__Task to carry out__.
The data below must be copied in full and without any change.

__Provided material__.

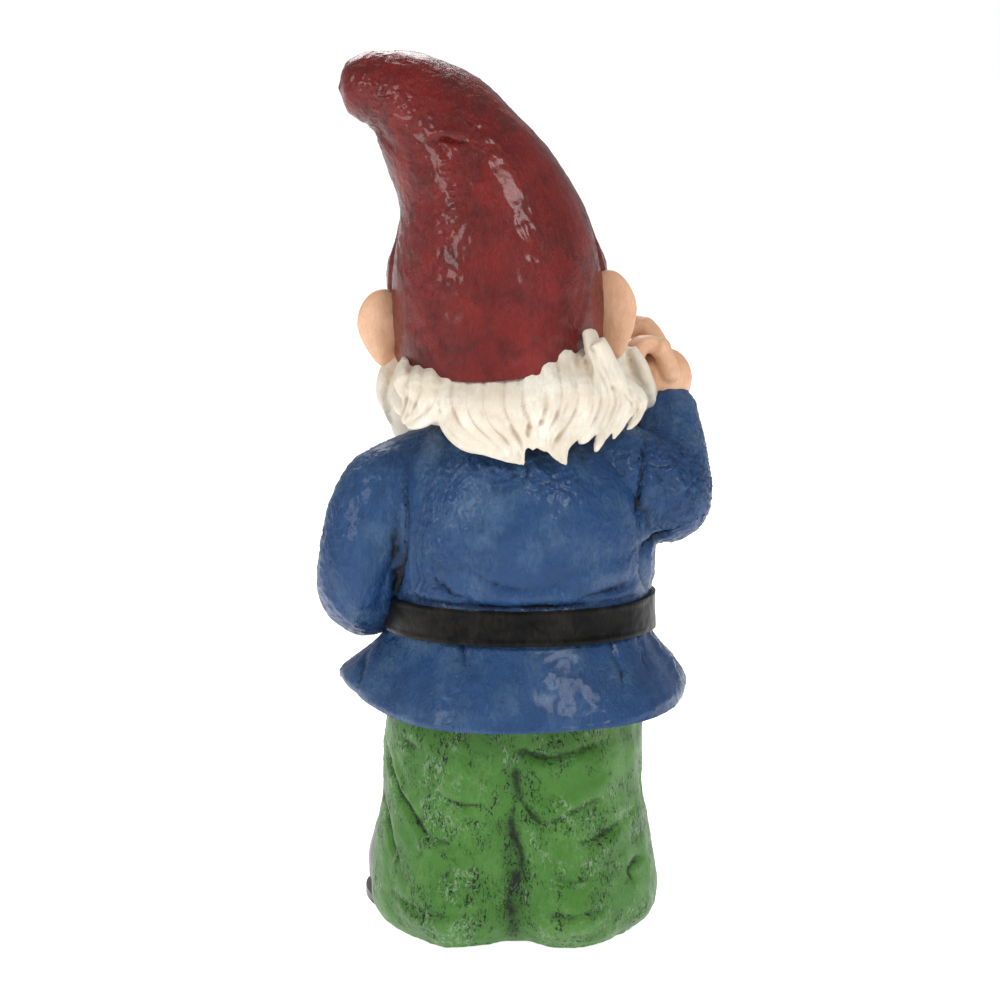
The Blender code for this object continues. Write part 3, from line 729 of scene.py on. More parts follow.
strokes(tunic, (  # the front
    ([(0, 226), (1, 205), (0, 185), (-2, 162)], 0.9, -1.0),  # the opening
    ([(-4, 222), (-3, 200), (-5, 164)], 2.0, 0.8),
    ([(-52, 206), (-46, 190), (-47, 172), (-52, 162)], 1.8, -2.2),
    ([(40, 206), (36, 190), (34, 176)], 1.8, -1.6),
    ([(-36, 165), (-28, 161), (-16, 160)], 1.7, -2.2),
    ([(12, 160), (22, 163), (30, 168)], 1.6, -1.8),
    ([(-30, 192), (-22, 182), (-12, 174)], 2.6, 1.0),
    ([(-75, 196), (-66, 200), (-60, 207)], 1.8, -1.8),
    ([(-80, 205), (-72, 208), (-64, 216)], 1.8, 1.0),
    ([(58, 165), (66, 158), (76, 156)], 1.8, -1.4),
    ([(60, 160), (68, 151), (74, 148)], 1.8, 1.0),
), side=-1)
lumps(tunic, 22, 1.0, 11)
lumps(tunic, 8, 0.35, 13)
SHINE = near(((0, 55, 222), (42, 30, 15)), ((-72, 5, 208), (20, 30, 22)), ((36, 50, 190), (6, 20, 34)))
crackle(tunic, 1.10, 4.8, 0.40, SHINE)
crackle(tunic, 0.55, 2.8, 0.35, SHINE)
feel(tunic)


# %% Parting the tunic at its armholes
def part(obj, name, keep):
    """A closed copy of the faces for which keep(middle in millimetres) is true."""
    bm = bmesh.new()
    bm.from_mesh(obj.data)
    away = [face for face in bm.faces if not keep(face.calc_center_median() / MM)]
    bmesh.ops.delete(bm, geom=away, context="FACES")
    rim = [edge for edge in bm.edges if edge.is_boundary]
    for edge in rim:
        edge.smooth = False
    bmesh.ops.holes_fill(bm, edges=rim, sides=0)
    bmesh.ops.triangulate(bm, faces=[face for face in bm.faces if len(face.verts) > 4])
    return place(name, bm)


def in_left(p):
    return p.x > 44 + 0.15 * p.y


def in_right(p):
    return p.x < -56 and p.z > 160 - 0.36 * p.x


show(part(tunic, "left_sleeve", in_left), BLUE, "tunic_paint", "sleeve_left")
show(part(tunic, "right_sleeve", in_right), BLUE, "tunic_paint", "sleeve_right")
body = part(tunic, "tunic_top", lambda p: not in_left(p) and not in_right(p))
show(body, BLUE, "tunic_paint", "tunic_body")
bpy.data.objects.remove(tunic)

# %% [markdown]
# ## The skirt
#
# Below the belt the tunic is a bell. Waves in its rings and a lifted, curled corner on each side keep
# it from looking turned on a lathe. Only then does the single skin get its wall and a soft hem.

# %% The skirt of the tunic
SKIRT = (
    (-0.0030, 0, 0.1403, 0.0590, 0.0620, 0.0555), (-0.0028, 0, 0.1330, 0.0625, 0.0660, 0.0595),
    (-0.0024, 0, 0.1230, 0.0695, 0.0725, 0.0660), (-0.0020, 0, 0.1120, 0.0755, 0.0780, 0.0720),
    (-0.0020, 0, 0.1055, 0.0765, 0.0790, 0.0730),
)
SKIRT_WALL = 0.005
skirt = place("tunic_skirt_cloth", rolled(SKIRT, 300, 40))
points = read(skirt)
low = np.clip((0.140 - points[:, 2]) / 0.0345, 0, 1)  # 0 at the belt, 1 at the hem
turn = np.arctan2(points[:, 1], points[:, 0])
out = np.stack([np.cos(turn), np.sin(turn), 0 * turn], 1)
points += out * (low * 0.0022 * np.cos(5 * turn + 0.6))[:, None]
points[:, 2] += low * 0.0016 * np.cos(2 * turn)
left, right = np.exp(-((turn / 0.5) ** 2)), np.exp(-(((np.abs(turn) - math.pi) / 0.5) ** 2))
flare = low * (0.0070 * left + 0.0045 * right)
curl = np.clip((low - 0.70) / 0.30, 0, 1) ** 1.5 * (0.0060 * left + 0.0025 * right)
points += out * (flare - curl)[:, None]
points[:, 2] += low**2 * (0.0065 * left + 0.0015 * right)
write(skirt, points)
stroke(skirt, [(70, 112), (40, 107), (0, 105), (-40, 106), (-72, 113)], 1.6, 0.8, fade=0.2)
strokes(skirt, (
    ([(20, 146), (23, 139), (21, 131)], 1.2, -2.4),
    ([(27, 144), (30, 137), (31, 128)], 3.0, 0.8),
    ([(49, 145), (52, 141), (56, 136)], 1.4, -1.8),
    ([(67, 130), (69, 123), (72, 114)], 2.2, -1.6),
    ([(-41, 144), (-45, 136), (-48, 128), (-49, 119)], 1.4, -1.7),
    ([(-48, 144), (-52, 136)], 1.1, -1.3),
    ([(-54, 144), (-57, 136), (-60, 126)], 1.4, -1.8),
    ([(-62, 140), (-68, 131), (-76, 119)], 3.0, 1.4),
    ([(-28, 143), (-28, 138)], 0.8, -1.1),
    ([(8, 140), (8, 125), (9, 106)], 5.0, 0.8),
    ([(-22, 138), (-26, 122), (-28, 108)], 5.0, -0.8),
    ([(45, 138), (52, 124), (58, 112)], 4.0, -0.9),
))
strokes(skirt, (  # the front
    ([(-30, 144), (-34, 130), (-38, 112)], 2.0, -1.8),
    ([(-14, 144), (-15, 132)], 1.5, -1.5),
    ([(20, 144), (24, 130), (26, 112)], 2.0, -1.8),
    ([(42, 143), (50, 130), (56, 115)], 2.0, -1.6),
    ([(0, 143), (0, 120), (1, 104)], 1.0, -1.4),
), side=-1)
lumps(skirt, 20, 0.9, 21)
lumps(skirt, 7, 0.3, 22)
crackle(skirt, 0.45, 5.0, 0.7)
thicken(skirt, SKIRT_WALL, bevel(0.0020, 4))
finish(skirt, BLUE, "tunic_paint", "tunic_skirt")

# %% [markdown]
# ## The trousers
#
# The legs are one casting with a crease down its middle, back and front. Baggy cloth breaks into long
# folds that hang from the seat and pile up above the boots.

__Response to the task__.
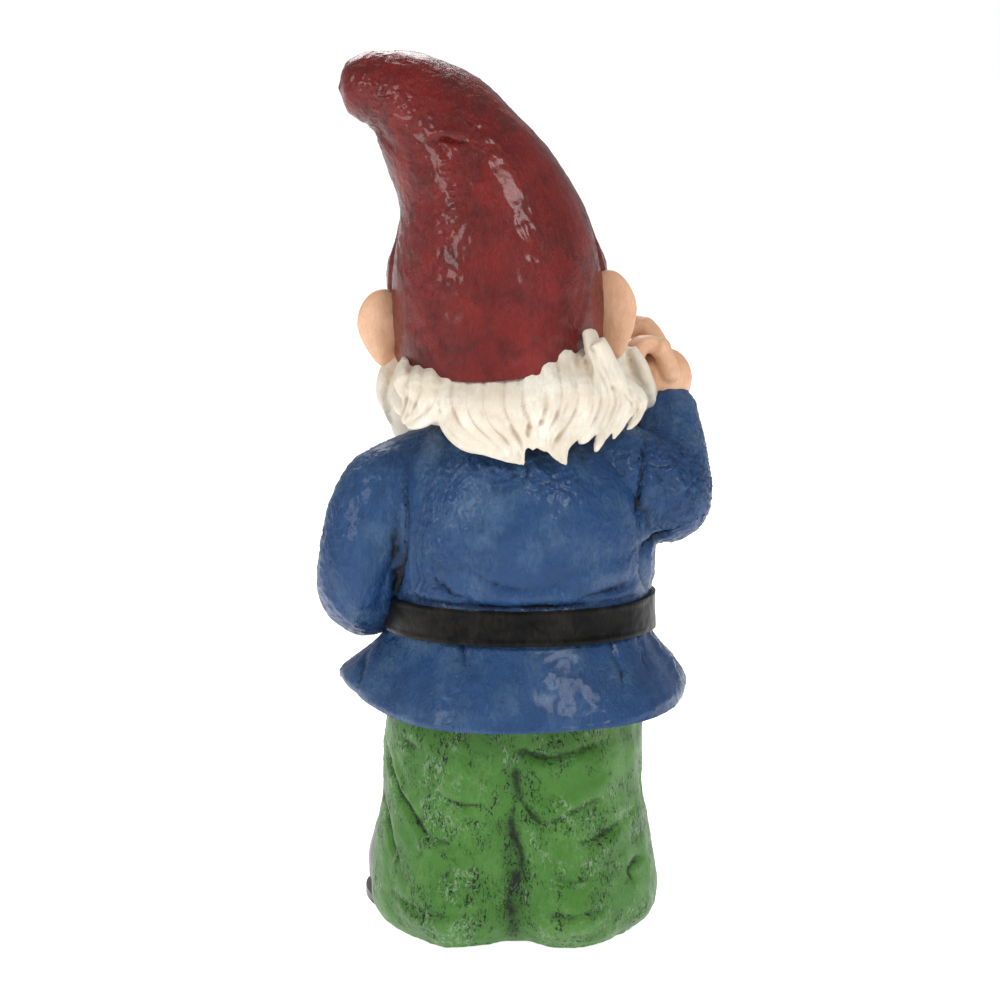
The Blender code for this object continues. Write part 3, from line 729 of scene.py on. More parts follow.
strokes(tunic, (  # the front
    ([(0, 226), (1, 205), (0, 185), (-2, 162)], 0.9, -1.0),  # the opening
    ([(-4, 222), (-3, 200), (-5, 164)], 2.0, 0.8),
    ([(-52, 206), (-46, 190), (-47, 172), (-52, 162)], 1.8, -2.2),
    ([(40, 206), (36, 190), (34, 176)], 1.8, -1.6),
    ([(-36, 165), (-28, 161), (-16, 160)], 1.7, -2.2),
    ([(12, 160), (22, 163), (30, 168)], 1.6, -1.8),
    ([(-30, 192), (-22, 182), (-12, 174)], 2.6, 1.0),
    ([(-75, 196), (-66, 200), (-60, 207)], 1.8, -1.8),
    ([(-80, 205), (-72, 208), (-64, 216)], 1.8, 1.0),
    ([(58, 165), (66, 158), (76, 156)], 1.8, -1.4),
    ([(60, 160), (68, 151), (74, 148)], 1.8, 1.0),
), side=-1)
lumps(tunic, 22, 1.0, 11)
lumps(tunic, 8, 0.35, 13)
SHINE = near(((0, 55, 222), (42, 30, 15)), ((-72, 5, 208), (20, 30, 22)), ((36, 50, 190), (6, 20, 34)))
crackle(tunic, 1.10, 4.8, 0.40, SHINE)
crackle(tunic, 0.55, 2.8, 0.35, SHINE)
feel(tunic)


# %% Parting the tunic at its armholes
def part(obj, name, keep):
    """A closed copy of the faces for which keep(middle in millimetres) is true."""
    bm = bmesh.new()
    bm.from_mesh(obj.data)
    away = [face for face in bm.faces if not keep(face.calc_center_median() / MM)]
    bmesh.ops.delete(bm, geom=away, context="FACES")
    rim = [edge for edge in bm.edges if edge.is_boundary]
    for edge in rim:
        edge.smooth = False
    bmesh.ops.holes_fill(bm, edges=rim, sides=0)
    bmesh.ops.triangulate(bm, faces=[face for face in bm.faces if len(face.verts) > 4])
    return place(name, bm)


def in_left(p):
    return p.x > 44 + 0.15 * p.y


def in_right(p):
    return p.x < -56 and p.z > 160 - 0.36 * p.x


show(part(tunic, "left_sleeve", in_left), BLUE, "tunic_paint", "sleeve_left")
show(part(tunic, "right_sleeve", in_right), BLUE, "tunic_paint", "sleeve_right")
body = part(tunic, "tunic_top", lambda p: not in_left(p) and not in_right(p))
show(body, BLUE, "tunic_paint", "tunic_body")
bpy.data.objects.remove(tunic)

# %% [markdown]
# ## The skirt
#
# Below the belt the tunic is a bell. Waves in its rings and a lifted, curled corner on each side keep
# it from looking turned on a lathe. Only then does the single skin get its wall and a soft hem.

# %% The skirt of the tunic
SKIRT = (
    (-0.0030, 0, 0.1403, 0.0590, 0.0620, 0.0555), (-0.0028, 0, 0.1330, 0.0625, 0.0660, 0.0595),
    (-0.0024, 0, 0.1230, 0.0695, 0.0725, 0.0660), (-0.0020, 0, 0.1120, 0.0755, 0.0780, 0.0720),
    (-0.0020, 0, 0.1055, 0.0765, 0.0790, 0.0730),
)
SKIRT_WALL = 0.005
skirt = place("tunic_skirt_cloth", rolled(SKIRT, 300, 40))
points = read(skirt)
low = np.clip((0.140 - points[:, 2]) / 0.0345, 0, 1)  # 0 at the belt, 1 at the hem
turn = np.arctan2(points[:, 1], points[:, 0])
out = np.stack([np.cos(turn), np.sin(turn), 0 * turn], 1)
points += out * (low * 0.0022 * np.cos(5 * turn + 0.6))[:, None]
points[:, 2] += low * 0.0016 * np.cos(2 * turn)
left, right = np.exp(-((turn / 0.5) ** 2)), np.exp(-(((np.abs(turn) - math.pi) / 0.5) ** 2))
flare = low * (0.0070 * left + 0.0045 * right)
curl = np.clip((low - 0.70) / 0.30, 0, 1) ** 1.5 * (0.0060 * left + 0.0025 * right)
points += out * (flare - curl)[:, None]
points[:, 2] += low**2 * (0.0065 * left + 0.0015 * right)
write(skirt, points)
stroke(skirt, [(70, 112), (40, 107), (0, 105), (-40, 106), (-72, 113)], 1.6, 0.8, fade=0.2)
strokes(skirt, (
    ([(20, 146), (23, 139), (21, 131)], 1.2, -2.4),
    ([(27, 144), (30, 137), (31, 128)], 3.0, 0.8),
    ([(49, 145), (52, 141), (56, 136)], 1.4, -1.8),
    ([(67, 130), (69, 123), (72, 114)], 2.2, -1.6),
    ([(-41, 144), (-45, 136), (-48, 128), (-49, 119)], 1.4, -1.7),
    ([(-48, 144), (-52, 136)], 1.1, -1.3),
    ([(-54, 144), (-57, 136), (-60, 126)], 1.4, -1.8),
    ([(-62, 140), (-68, 131), (-76, 119)], 3.0, 1.4),
    ([(-28, 143), (-28, 138)], 0.8, -1.1),
    ([(8, 140), (8, 125), (9, 106)], 5.0, 0.8),
    ([(-22, 138), (-26, 122), (-28, 108)], 5.0, -0.8),
    ([(45, 138), (52, 124), (58, 112)], 4.0, -0.9),
))
strokes(skirt, (  # the front
    ([(-30, 144), (-34, 130), (-38, 112)], 2.0, -1.8),
    ([(-14, 144), (-15, 132)], 1.5, -1.5),
    ([(20, 144), (24, 130), (26, 112)], 2.0, -1.8),
    ([(42, 143), (50, 130), (56, 115)], 2.0, -1.6),
    ([(0, 143), (0, 120), (1, 104)], 1.0, -1.4),
), side=-1)
lumps(skirt, 20, 0.9, 21)
lumps(skirt, 7, 0.3, 22)
crackle(skirt, 0.45, 5.0, 0.7)
thicken(skirt, SKIRT_WALL, bevel(0.0020, 4))
finish(skirt, BLUE, "tunic_paint", "tunic_skirt")

# %% [markdown]
# ## The trousers
#
# The legs are one casting with a crease down its middle, back and front. Baggy cloth breaks into long
# folds that hang from the seat and pile up above the boots.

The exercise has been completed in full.